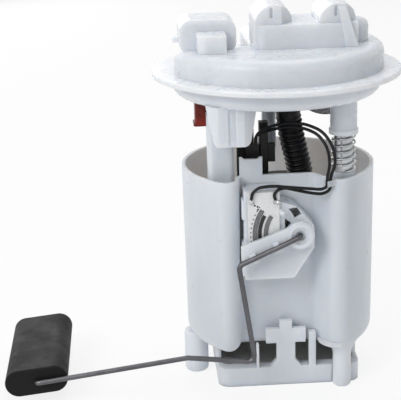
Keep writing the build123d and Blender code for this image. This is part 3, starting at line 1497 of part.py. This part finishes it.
==============================
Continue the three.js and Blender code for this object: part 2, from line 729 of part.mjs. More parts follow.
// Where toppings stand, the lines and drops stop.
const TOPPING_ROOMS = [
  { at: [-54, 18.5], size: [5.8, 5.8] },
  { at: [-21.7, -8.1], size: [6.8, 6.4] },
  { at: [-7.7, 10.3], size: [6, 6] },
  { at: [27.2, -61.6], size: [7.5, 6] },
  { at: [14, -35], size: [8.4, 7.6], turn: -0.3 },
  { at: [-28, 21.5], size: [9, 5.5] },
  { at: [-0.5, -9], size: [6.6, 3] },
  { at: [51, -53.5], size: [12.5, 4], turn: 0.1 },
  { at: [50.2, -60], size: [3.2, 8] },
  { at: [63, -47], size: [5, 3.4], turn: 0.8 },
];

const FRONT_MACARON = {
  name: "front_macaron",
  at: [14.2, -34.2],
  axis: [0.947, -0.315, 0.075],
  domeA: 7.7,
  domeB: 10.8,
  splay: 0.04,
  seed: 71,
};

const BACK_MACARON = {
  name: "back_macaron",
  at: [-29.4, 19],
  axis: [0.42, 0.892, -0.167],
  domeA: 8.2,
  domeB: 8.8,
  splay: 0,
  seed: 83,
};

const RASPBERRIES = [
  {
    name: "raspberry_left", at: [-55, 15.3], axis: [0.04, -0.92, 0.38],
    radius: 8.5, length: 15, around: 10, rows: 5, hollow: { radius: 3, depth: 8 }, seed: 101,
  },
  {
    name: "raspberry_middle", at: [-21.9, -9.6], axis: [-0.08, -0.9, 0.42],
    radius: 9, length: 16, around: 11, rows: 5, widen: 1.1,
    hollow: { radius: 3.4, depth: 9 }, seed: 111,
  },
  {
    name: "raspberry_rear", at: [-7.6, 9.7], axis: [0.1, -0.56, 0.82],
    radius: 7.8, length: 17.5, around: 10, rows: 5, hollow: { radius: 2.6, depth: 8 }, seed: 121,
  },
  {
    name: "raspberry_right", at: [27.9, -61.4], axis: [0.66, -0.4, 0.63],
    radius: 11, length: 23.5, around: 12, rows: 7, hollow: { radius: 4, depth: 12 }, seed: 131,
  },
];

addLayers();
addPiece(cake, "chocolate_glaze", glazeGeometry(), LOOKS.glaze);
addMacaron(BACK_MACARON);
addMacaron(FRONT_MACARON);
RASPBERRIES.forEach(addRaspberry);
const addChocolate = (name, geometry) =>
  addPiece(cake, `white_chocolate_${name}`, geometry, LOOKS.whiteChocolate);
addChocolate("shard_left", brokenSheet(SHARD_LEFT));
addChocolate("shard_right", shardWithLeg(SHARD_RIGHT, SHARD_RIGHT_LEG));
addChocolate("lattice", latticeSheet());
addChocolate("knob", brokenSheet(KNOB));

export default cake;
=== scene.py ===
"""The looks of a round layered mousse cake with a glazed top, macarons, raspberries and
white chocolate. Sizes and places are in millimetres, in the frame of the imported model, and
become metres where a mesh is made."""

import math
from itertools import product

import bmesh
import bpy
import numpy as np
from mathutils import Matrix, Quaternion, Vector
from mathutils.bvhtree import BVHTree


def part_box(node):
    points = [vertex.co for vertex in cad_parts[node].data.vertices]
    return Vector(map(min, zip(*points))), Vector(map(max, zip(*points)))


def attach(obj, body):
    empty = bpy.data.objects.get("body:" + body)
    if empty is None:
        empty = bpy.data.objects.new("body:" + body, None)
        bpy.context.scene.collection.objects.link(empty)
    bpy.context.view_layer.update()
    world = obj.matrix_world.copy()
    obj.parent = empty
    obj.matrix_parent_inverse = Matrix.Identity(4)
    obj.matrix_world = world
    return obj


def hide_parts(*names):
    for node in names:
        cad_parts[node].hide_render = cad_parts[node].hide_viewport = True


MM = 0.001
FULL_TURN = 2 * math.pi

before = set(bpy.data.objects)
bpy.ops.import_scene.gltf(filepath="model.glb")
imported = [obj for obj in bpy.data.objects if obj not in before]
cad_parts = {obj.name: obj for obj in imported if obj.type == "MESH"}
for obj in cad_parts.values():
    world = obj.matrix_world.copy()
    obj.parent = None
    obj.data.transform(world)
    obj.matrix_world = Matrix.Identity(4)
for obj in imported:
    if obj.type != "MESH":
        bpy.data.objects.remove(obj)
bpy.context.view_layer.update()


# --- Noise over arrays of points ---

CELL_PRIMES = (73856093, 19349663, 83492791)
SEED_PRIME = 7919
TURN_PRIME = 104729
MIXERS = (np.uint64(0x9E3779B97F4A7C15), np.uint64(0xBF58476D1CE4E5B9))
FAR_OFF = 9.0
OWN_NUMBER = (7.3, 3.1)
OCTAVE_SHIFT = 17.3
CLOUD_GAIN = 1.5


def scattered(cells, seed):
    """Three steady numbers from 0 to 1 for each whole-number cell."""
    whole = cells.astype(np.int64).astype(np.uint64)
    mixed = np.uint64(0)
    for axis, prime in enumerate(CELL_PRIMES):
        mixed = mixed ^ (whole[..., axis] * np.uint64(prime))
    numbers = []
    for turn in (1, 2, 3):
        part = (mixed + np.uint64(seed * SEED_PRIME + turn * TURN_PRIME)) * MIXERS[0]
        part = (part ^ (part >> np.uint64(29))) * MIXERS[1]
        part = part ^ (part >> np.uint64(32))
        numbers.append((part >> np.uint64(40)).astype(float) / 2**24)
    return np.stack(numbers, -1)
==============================
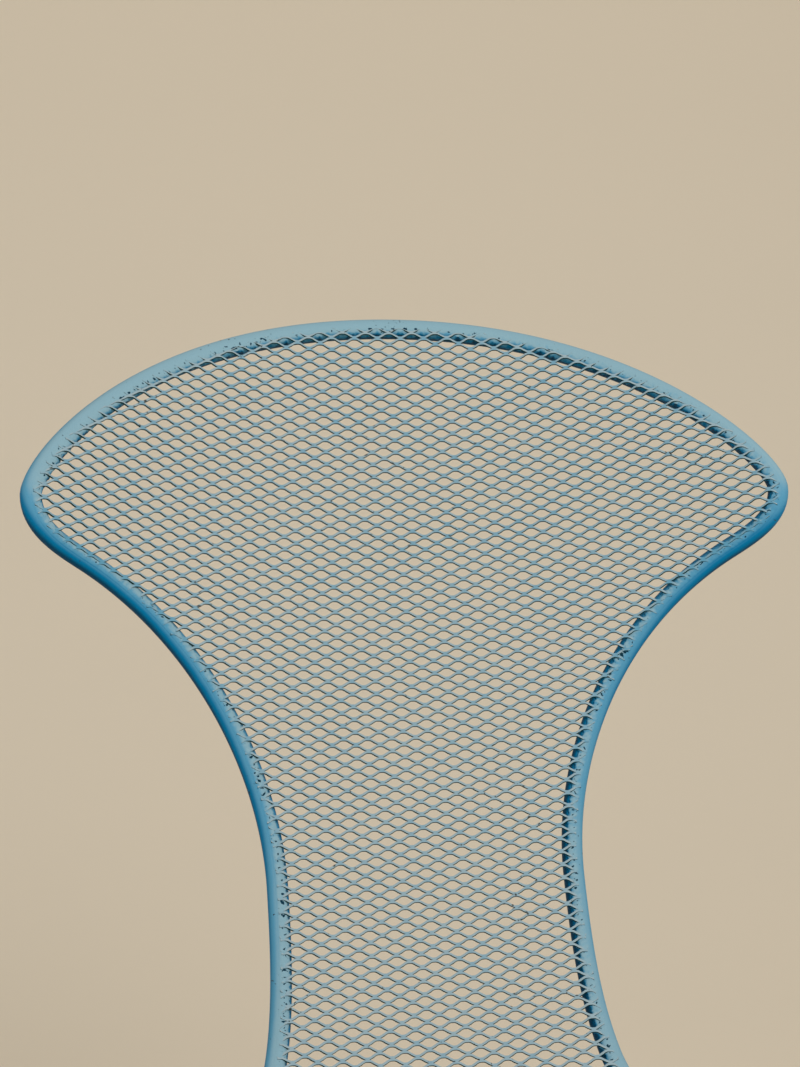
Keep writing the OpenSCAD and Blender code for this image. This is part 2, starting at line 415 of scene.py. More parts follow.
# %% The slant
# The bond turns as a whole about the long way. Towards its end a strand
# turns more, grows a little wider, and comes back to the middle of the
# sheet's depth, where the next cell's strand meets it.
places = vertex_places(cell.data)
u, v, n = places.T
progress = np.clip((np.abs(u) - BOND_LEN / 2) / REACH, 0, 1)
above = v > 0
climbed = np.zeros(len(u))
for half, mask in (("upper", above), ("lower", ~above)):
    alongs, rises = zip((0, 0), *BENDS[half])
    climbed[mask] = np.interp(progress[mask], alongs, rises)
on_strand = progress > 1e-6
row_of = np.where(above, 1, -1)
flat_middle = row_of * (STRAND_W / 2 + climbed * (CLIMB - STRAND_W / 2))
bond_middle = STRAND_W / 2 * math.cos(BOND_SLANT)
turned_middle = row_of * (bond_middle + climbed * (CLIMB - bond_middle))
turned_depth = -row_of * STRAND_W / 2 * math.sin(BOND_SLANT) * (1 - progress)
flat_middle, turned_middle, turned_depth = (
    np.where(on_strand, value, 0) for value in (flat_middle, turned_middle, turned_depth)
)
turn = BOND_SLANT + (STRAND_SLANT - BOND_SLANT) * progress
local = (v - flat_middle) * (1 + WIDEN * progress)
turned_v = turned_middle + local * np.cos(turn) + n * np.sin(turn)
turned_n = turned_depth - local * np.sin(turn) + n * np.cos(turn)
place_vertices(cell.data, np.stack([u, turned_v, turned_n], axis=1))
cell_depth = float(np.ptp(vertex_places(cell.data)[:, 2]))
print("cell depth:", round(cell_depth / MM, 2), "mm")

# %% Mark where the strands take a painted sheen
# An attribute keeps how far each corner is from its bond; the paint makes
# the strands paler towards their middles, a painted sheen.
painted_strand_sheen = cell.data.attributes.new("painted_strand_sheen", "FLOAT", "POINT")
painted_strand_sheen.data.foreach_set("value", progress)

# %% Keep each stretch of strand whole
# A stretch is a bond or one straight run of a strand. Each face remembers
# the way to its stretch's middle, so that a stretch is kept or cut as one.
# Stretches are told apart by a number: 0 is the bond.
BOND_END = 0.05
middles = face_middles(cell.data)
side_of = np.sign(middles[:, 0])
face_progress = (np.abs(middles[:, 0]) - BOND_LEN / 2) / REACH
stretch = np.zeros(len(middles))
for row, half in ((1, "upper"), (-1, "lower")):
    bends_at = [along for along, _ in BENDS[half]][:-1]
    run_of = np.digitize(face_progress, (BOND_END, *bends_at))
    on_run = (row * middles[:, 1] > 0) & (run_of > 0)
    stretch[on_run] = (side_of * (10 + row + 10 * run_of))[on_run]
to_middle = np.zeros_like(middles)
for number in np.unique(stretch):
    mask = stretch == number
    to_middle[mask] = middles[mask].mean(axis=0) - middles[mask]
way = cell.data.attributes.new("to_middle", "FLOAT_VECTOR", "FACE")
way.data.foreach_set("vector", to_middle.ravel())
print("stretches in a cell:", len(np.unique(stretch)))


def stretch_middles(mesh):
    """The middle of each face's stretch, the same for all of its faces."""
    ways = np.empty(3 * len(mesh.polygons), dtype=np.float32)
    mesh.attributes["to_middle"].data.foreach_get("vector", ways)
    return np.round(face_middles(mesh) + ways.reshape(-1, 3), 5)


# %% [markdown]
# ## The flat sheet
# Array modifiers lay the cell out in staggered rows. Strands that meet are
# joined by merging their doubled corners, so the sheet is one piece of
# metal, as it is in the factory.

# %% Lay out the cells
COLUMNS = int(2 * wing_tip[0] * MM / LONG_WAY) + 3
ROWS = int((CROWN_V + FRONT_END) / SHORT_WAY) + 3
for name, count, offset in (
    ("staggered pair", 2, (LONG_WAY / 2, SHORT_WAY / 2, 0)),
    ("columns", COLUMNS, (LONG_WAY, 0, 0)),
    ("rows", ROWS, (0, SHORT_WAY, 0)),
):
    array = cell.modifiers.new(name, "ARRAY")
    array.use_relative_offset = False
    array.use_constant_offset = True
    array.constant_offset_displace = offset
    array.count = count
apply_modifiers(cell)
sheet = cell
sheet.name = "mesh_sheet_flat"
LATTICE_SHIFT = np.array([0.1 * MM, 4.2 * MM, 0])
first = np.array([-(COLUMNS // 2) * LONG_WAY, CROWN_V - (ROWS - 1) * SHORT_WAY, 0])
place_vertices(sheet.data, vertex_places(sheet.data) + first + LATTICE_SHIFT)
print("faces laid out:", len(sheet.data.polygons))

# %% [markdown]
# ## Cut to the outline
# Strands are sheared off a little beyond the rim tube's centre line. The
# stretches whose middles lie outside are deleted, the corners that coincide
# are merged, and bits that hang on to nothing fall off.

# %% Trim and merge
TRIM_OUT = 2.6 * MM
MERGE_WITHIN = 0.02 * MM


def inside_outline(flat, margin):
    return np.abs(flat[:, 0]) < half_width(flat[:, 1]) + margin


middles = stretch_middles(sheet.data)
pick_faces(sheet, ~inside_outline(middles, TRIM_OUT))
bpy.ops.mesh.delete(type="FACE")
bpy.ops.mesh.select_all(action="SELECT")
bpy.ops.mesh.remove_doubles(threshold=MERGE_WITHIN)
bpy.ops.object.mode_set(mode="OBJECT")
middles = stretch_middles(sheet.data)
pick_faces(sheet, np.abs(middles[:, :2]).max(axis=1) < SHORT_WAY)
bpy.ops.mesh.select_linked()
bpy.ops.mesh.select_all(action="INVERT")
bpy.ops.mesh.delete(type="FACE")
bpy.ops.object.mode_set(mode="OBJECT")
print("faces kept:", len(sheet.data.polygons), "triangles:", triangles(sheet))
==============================
Aim >> What do the lines above say from the one containing "cad_parts[node].hide_render = cad_parts[node].hide_viewport" down to the one containing "return np.stack(numbers, -1)"? Return them exactly, both end lines included, and only them.

Response to this task >>
        cad_parts[node].hide_render = cad_parts[node].hide_viewport = True


MM = 0.001
FULL_TURN = 2 * math.pi

before = set(bpy.data.objects)
bpy.ops.import_scene.gltf(filepath="model.glb")
imported = [obj for obj in bpy.data.objects if obj not in before]
cad_parts = {obj.name: obj for obj in imported if obj.type == "MESH"}
for obj in cad_parts.values():
    world = obj.matrix_world.copy()
    obj.parent = None
    obj.data.transform(world)
    obj.matrix_world = Matrix.Identity(4)
for obj in imported:
    if obj.type != "MESH":
        bpy.data.objects.remove(obj)
bpy.context.view_layer.update()


# --- Noise over arrays of points ---

CELL_PRIMES = (73856093, 19349663, 83492791)
SEED_PRIME = 7919
TURN_PRIME = 104729
MIXERS = (np.uint64(0x9E3779B97F4A7C15), np.uint64(0xBF58476D1CE4E5B9))
FAR_OFF = 9.0
OWN_NUMBER = (7.3, 3.1)
OCTAVE_SHIFT = 17.3
CLOUD_GAIN = 1.5


def scattered(cells, seed):
    """Three steady numbers from 0 to 1 for each whole-number cell."""
    whole = cells.astype(np.int64).astype(np.uint64)
    mixed = np.uint64(0)
    for axis, prime in enumerate(CELL_PRIMES):
        mixed = mixed ^ (whole[..., axis] * np.uint64(prime))
    numbers = []
    for turn in (1, 2, 3):
        part = (mixed + np.uint64(seed * SEED_PRIME + turn * TURN_PRIME)) * MIXERS[0]
        part = (part ^ (part >> np.uint64(29))) * MIXERS[1]
        part = part ^ (part >> np.uint64(32))
        numbers.append((part >> np.uint64(40)).astype(float) / 2**24)
    return np.stack(numbers, -1)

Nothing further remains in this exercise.